──────── Records for the task

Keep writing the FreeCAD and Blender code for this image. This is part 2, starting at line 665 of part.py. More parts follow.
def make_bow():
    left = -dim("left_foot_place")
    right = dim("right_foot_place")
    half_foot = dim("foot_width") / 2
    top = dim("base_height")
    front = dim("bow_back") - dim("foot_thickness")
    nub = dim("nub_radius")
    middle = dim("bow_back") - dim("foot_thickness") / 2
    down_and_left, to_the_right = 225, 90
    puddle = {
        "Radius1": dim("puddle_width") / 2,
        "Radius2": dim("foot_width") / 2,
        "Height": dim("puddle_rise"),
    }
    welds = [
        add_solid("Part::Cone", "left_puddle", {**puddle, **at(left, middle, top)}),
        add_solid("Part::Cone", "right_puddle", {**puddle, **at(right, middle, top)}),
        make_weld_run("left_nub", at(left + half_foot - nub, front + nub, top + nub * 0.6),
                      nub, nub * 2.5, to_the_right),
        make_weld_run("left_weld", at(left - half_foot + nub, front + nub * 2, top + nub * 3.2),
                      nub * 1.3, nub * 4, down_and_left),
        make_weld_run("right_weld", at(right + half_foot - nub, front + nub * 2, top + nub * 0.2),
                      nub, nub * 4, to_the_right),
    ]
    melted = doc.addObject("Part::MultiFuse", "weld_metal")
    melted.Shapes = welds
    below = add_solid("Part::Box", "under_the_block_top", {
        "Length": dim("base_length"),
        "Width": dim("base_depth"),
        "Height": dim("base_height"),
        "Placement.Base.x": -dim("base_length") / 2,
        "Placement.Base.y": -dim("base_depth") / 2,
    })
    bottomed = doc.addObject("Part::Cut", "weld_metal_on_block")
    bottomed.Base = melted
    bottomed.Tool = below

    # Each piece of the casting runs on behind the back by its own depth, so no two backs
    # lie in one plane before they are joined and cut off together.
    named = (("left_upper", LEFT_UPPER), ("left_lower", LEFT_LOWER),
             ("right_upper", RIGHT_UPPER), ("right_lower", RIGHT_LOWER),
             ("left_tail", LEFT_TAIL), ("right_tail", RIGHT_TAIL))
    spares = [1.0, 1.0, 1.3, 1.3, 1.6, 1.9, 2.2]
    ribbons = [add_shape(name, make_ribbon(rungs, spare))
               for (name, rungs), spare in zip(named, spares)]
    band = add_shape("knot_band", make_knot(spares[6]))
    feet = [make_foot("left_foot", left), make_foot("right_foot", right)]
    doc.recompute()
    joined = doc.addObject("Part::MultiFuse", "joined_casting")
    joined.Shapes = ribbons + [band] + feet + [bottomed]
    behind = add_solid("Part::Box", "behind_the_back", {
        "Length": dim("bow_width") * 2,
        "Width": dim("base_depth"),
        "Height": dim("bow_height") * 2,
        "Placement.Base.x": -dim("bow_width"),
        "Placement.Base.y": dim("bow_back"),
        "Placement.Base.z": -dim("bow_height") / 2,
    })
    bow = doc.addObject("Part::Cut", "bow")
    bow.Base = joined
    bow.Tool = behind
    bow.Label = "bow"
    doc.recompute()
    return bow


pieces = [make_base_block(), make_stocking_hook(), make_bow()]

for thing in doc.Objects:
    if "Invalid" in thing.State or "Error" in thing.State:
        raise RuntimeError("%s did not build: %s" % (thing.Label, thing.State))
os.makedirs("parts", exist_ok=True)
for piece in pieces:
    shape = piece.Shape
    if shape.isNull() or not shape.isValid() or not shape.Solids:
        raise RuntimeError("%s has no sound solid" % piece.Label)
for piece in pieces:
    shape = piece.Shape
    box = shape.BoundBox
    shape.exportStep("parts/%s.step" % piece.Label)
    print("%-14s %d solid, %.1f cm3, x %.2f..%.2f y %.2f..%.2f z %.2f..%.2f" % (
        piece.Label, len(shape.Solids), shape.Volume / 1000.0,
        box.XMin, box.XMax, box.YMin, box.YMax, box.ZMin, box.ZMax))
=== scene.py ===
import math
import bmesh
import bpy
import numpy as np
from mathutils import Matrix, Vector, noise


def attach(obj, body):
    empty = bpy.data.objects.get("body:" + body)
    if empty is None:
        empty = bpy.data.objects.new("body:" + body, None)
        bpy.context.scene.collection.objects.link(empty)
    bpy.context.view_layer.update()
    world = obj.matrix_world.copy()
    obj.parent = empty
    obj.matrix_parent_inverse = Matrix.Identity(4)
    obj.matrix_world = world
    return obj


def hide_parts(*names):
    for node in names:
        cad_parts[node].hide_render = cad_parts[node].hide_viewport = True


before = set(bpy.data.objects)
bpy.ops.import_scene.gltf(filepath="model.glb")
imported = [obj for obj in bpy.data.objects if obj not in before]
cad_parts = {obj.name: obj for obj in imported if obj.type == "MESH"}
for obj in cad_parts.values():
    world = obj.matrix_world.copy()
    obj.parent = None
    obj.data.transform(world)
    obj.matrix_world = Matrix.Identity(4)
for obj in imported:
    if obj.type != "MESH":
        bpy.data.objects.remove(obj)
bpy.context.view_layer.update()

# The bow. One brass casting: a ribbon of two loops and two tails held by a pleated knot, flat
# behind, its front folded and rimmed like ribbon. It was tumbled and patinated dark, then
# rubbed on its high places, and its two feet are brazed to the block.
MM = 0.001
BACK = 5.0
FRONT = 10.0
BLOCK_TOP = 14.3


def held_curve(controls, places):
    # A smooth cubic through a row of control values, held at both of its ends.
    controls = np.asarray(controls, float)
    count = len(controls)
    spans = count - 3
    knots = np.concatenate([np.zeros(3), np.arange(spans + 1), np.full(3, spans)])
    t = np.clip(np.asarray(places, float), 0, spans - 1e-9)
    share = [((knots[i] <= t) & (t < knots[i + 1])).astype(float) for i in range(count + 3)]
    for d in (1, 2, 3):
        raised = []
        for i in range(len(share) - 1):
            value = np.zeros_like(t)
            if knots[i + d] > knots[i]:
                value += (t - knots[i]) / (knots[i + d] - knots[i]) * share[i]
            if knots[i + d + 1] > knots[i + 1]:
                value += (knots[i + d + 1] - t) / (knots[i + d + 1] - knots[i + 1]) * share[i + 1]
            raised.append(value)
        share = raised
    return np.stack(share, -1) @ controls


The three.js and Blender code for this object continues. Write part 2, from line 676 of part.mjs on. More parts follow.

────────────────

= Do this =
In the listing above, find the line with "for thing in" and the line with "for node in", then print exactly those two lines and every line between them, and nothing more.

= Completed exercise =
for thing in doc.Objects:
    if "Invalid" in thing.State or "Error" in thing.State:
        raise RuntimeError("%s did not build: %s" % (thing.Label, thing.State))
os.makedirs("parts", exist_ok=True)
for piece in pieces:
    shape = piece.Shape
    if shape.isNull() or not shape.isValid() or not shape.Solids:
        raise RuntimeError("%s has no sound solid" % piece.Label)
for piece in pieces:
    shape = piece.Shape
    box = shape.BoundBox
    shape.exportStep("parts/%s.step" % piece.Label)
    print("%-14s %d solid, %.1f cm3, x %.2f..%.2f y %.2f..%.2f z %.2f..%.2f" % (
        piece.Label, len(shape.Solids), shape.Volume / 1000.0,
        box.XMin, box.XMax, box.YMin, box.YMax, box.ZMin, box.ZMax))
=== scene.py ===
import math
import bmesh
import bpy
import numpy as np
from mathutils import Matrix, Vector, noise


def attach(obj, body):
    empty = bpy.data.objects.get("body:" + body)
    if empty is None:
        empty = bpy.data.objects.new("body:" + body, None)
        bpy.context.scene.collection.objects.link(empty)
    bpy.context.view_layer.update()
    world = obj.matrix_world.copy()
    obj.parent = empty
    obj.matrix_parent_inverse = Matrix.Identity(4)
    obj.matrix_world = world
    return obj


def hide_parts(*names):
    for node in names:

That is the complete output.